Bloomberg’s forthcoming $34 million ad purchase, which he plans to unleash on the world next week, is 1.1 percent of the amount he’d owe each year under the Warren plan. This is just Bloomberg’s initial public offering: He is prepared to spend between $500 million and $1 billion on the campaign overall, according to Astead Wesley of The New York Times. Even on the high end, this outlay is still just between 27 and 33 percent of what he’d owe in a single year under either Sanders’s or Warren’s wealth tax. To offset the risk of his fortune being diminished and then appropriated in a democratic process that includes many mechanisms for accountability, Bloomberg is clearly more than willing to spend a fraction of what he stands to be taxed.

It’s a strategy similar to the one employed by Amazon, owned by fellow billionaire Jeff Bezos, who encouraged Bloomberg to run. Amazon poured nearly $1.5 million into Seattle’s recent City Council elections, dumping almost half a million alone into supporting socialist incumbent Kshama Sawant’s opponent, Egan Orion. Amazon previously faced a per-employee “head tax” that would have cost it $13 million per year. When the tax unanimously passed the council, Amazon launched a campaign against it and secured a repeal in just a single month. Its attempt to stave off a second attempt at this taxation makes perfect mathematical sense—why not spend $1.5 million to potentially avoid paying $11.5 million or more in taxes? Taxes which, it should be noted, would have gone to fund homeless services in the city whose residents face skyrocketing housing costs due to Amazon’s presence. In this instance, the plutocrats’ strategy failed to come to fruition. Two of Sawant’s fellow council members, who had backed a challenger in the primary and declined to endorse Sawant in the general, reversed course and endorsed her after Amazon turned on its democracy-distorting money spigot. Even Orion attributed Sawant’s victory to the Amazon intervention, saying it was a “great gift to the Sawant team.” Overall, five of the seven Amazon-endorsed candidates for the City Council lost their elections.
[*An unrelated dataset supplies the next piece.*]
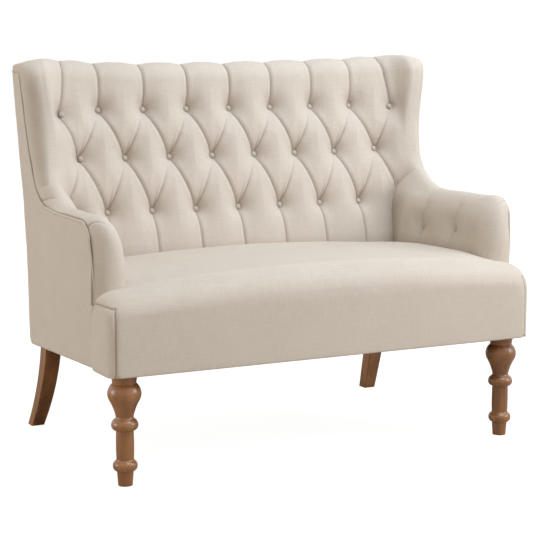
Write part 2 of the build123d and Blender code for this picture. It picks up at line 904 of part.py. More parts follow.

Bloomberg, however, is likely not playing to actually win the election. Rather, he seeks to ensure that the candidates supporting a wealth tax don’t prevail. He hasn’t been shy with his public criticisms of a wealth tax: “It’s called Venezuela,” is his preferred attack on the proposal. But his considerable fortune is likely sufficient to buy his way onto the debate stage, although it’s unclear if the Democratic National Committee will change its own rules and drop the current requirement for 200,000 unique donors. (Bloomberg is self-funding his campaign.) Steyer has already demonstrated the viability of this strategy by spending $47 million of his own money on the election, netting the billionaire two appearances at Democratic primary debates. Bloomberg is 32 times wealthier than Steyer. If Bloomberg can use the platform afforded to presidential candidates for his message that voters actually want “evolutionary change, not revolutionary change,” as he told MSNBC, he might successfully lower the massively popular support for a wealth tax.

Bloomberg has more at stake than wealth taxes. Bloomberg made his fortune selling technology to Wall Street through his privately owned company Bloomberg L.P.  He created the Bloomberg Terminal, which provides massive amounts of data, charts, and tools to monitor financial securities of all kinds: from stocks and bonds to the most obscure derivatives that are traded outside transparent marketplaces. The terminal also functions as a sort of giant instant messaging platform to Wall Street, where users “bloomberg message” one another. While there is competing technology, it’s hard to overstate how ubiquitous this software is in finance. It’s also incredibly expensive, typically costing the average user around $24,000 per year.

A profitable Wall Street means more subscriptions to more Bloomberg terminals. But a Warren or Sanders administration would potentially impose a host of new rules on a wide range of Wall Street players, which could squeeze banks’ record profitability and reduce Bloomberg’s own profits. Sanders wants to cap consumer loans and credit cards at 15 percent. Both Sanders and Warren (and Andrew Yang) support some version of a tax on Wall Street trades. And the Stop Wall Street Looting Act—a bill that Warren introduced and which Sanders has co-sponsored—would totally rework the way private equity does business, offering more protections to workers whose companies are taken over by private equity firms, including prioritizing their pay in the bankruptcy process. The Chamber of Commerce, the nation’s largest lobbying organization, has predictably warned the bill “would poison the well of innovation and growth.” By contrast, Eileen Appelbaum of the Center for Economic and Policy Research has said the bill would halt “abusive practices that wipe out jobs and cripple strong companies.”

It is hard to say what the perfect billionaire hedge against a Warren or Sanders administration would look like. Despite the abundant fearmongering among the billionaire class that a Warren or Sanders presidency would cause a drop in the stock market, this is a retread of the same alarmism that greeted the Obama administration. That prophecy failed to come to pass, so a simple bet against the S&P 500 probably won’t cut it for the oligarch looking to shield his boodle from the ravages of a more equitable society. Bloomberg is embarking on a more creative hedge, one that also allows him to finally realize his long-dreamed desire to run for president. This is a method that Bloomberg previously deployed at a smaller scale, spending $100 million (or about $174 per vote) in his 2009 campaign to be reelected mayor of New York City.

Whatever ultimately happens in Bloomberg’s bid for the presidency, as long as his presence in the race is able to make a dent in the support for Warren and Sanders, he is further insulating himself from a future where he’d have to pay a single-digit percent of his wealth annually in taxes. We can likely expect Bloomberg to strike the same wealth-friendly tone the company he owns does on its “About” page, which proclaims “we believe profit and principles are not mutually exclusive. They reinforce one another.”  But as one billionaire’s presidential run has already ended in ridicule (remember Howard Schultz?), and the vast majority of Democratic voters remain happy with the existing choices, one might hope Bloomberg would borrow a different section of his company’s motto, “doing the right thing,” and not run at all.